Its new turbocharged four-cylinder engines had some teething issues, and owners have not been enamoured with the cars’ navigation and infotainment systems. BMW’s predilection for run-flat tires has also frustrated owners due to their high failure rate, rapid wear and expensive replacement cost. Still, BMW has worked hard to resolve reliability issues and enhance the appeal of the performance-oriented brand with more eco-friendly drivetrains – no easy feat. However, the “ultimate driving machine” has a way to go if it wants its product quality to match its boastful tagline and owners’ lofty expectations.
A newcomer to the top 10 is South Korean manufacturer Hyundai. Once the butt of jokes – who can forget Alec Baldwin’s insult in the film Glengarry Glen Ross? Or the Pony, or Excel! Indeed, Hyundai has come a long way in a few short decades. There have been a few missteps during its progression; the new Alabama-built 2011 Sonata sedans used locally produced engines that exhibited metallurgical problems, and power-steering racks in older Elantras have been failing in significant numbers.
Yet Hyundai is a fast learner and has engineered its way out of a lot of issues by introducing ever more sophisticated models. In the latest study, the 2014 Sonata and Tucson crossover earned honourable mentions in their respective categories. Hyundai is very much riding the Up escalator and is no longer considered the default discount brand in Canada, nor does it have to trade on price alone. The fact that it’s sandwiched between BMW and Mercedes-Benz in this study speaks volumes.
As the most recognizable of the coveted luxury brands, Mercedes-Benz has long been associated with advanced engineering and meticulous construction, a reputation forged decades ago in stark contrast to the Detroit makers, which in those days were driven to accelerate production to boost quantity over quality.

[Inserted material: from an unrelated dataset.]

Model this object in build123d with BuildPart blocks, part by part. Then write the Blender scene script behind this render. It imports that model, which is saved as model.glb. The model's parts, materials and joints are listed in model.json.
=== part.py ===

Mostly a consistent top-five finisher in recent J.D. Power studies (though it missed the cut last year when it ranked 12th), Mercedes has managed to bolster its reputation even as it aggressively expanded its range of vehicles to include everything from subcompact to large automobiles, sport utilities and commercial trucks. In this year’s J.D. Power study, the 2014 Mercedes-Benz GLK-Class won the compact premium SUV segment, while the C-Class and E-Class models earned honourable mentions in their premium car categories.
General Motors’ Buick division continues to outperform all its corporate cousins, especially Cadillac, which has been saddled with finicky technology that’s proven to be too clever by half. Buick seems to bring the right mix of sophisticated drivetrains and comfortable ride to a very loyal audience. Some say Buick fans may be a little too old, but the high average buyer age has also shielded the nameplate from overly critical feedback (studies show younger buyers are a harder cohort to satisfy).
In the latest dependability study, the 2014 Verano received an honourable mention in the compact car category (tied with the venerable Honda Civic), and the innovative Encore earned props in the small SUV segment. The Buick LaCrosse also received an honourable mention in the large car category.
The world’s second-largest automaker has demonstrated unfailing consistency in the J.D. Power studies year after year by building durable cars and trucks that place it high among the most dependable nameplates in the industry. It’s especially impressive for a manufacturer that makes such a wide array of models for virtually every market segment on every continent. In the 2017 dependability study of 2014 models, Toyota walked away with the most segment wins, bar none.
The Prius hybrid was the highest ranked compact car, the larger Prius V snagged the compact MPV segment, while the bestselling Camry topped the midsize car category and had the lowest PP100 score of any model in the study. The Avalon captured the large car segment, the Sienna snatched the minivan segment and the final year of the FJ Cruiser dominated the compact SUV category. Finally, the Camry-based Venza was the least troublesome midsize SUV in the study.
Despite its expanding product line, Porsche has often occupied an elevated position in J.D. Power’s dependability top-10 over the past decade due to its dedication to meticulous engineering that was the creed of Ferdinand Porsche, its founder. Porsche did not win any segments this year due to a tightening of the eligibility rules, although the Cayenne earned an honourable mention in the midsize premium SUV category.
Porsche resides at the top of the rankings tied with Lexus. No longer a relatively small manufacturer of high-performance sports cars, Porsche developed the Cayenne and Macan sport utility vehicles and its first luxury car, the Panamera, to avert insolvency. The new products were so well received, they brought newfound riches to the German automaker – almost two-thirds of Porsche’s sales are derived from the utilitarian Cayenne, Macan and Panamera – that have allowed it to craft better and faster sports cars in the 911, Cayman and Boxster.
For the sixth consecutive year, Toyota’s premium Lexus brand has been named the most dependable nameplate in the industry – though it’s technically a tie score with Porsche this year. But only Lexus enjoys an enduring dynasty: Lexus began dominating the J.D. Power dependability studies soon after its showrooms opened in America in 1990, and 1991 in Canada. While its models may not deliver the same invigorating driving experience that the German makers provide, Lexus knows how to design and assemble vehicles that can avoid repair centres.
Part of that reputation for durability can be attributed to the introduction of several gasoline-electric hybrid versions of its popular models. Lexus has three individual models in the winners’ circle in the 2017 dependability study by segment: the ES sedan ranked highest as a compact premium car, the GS earned the midsize premium car title and the RX won the midsize premium SUV title.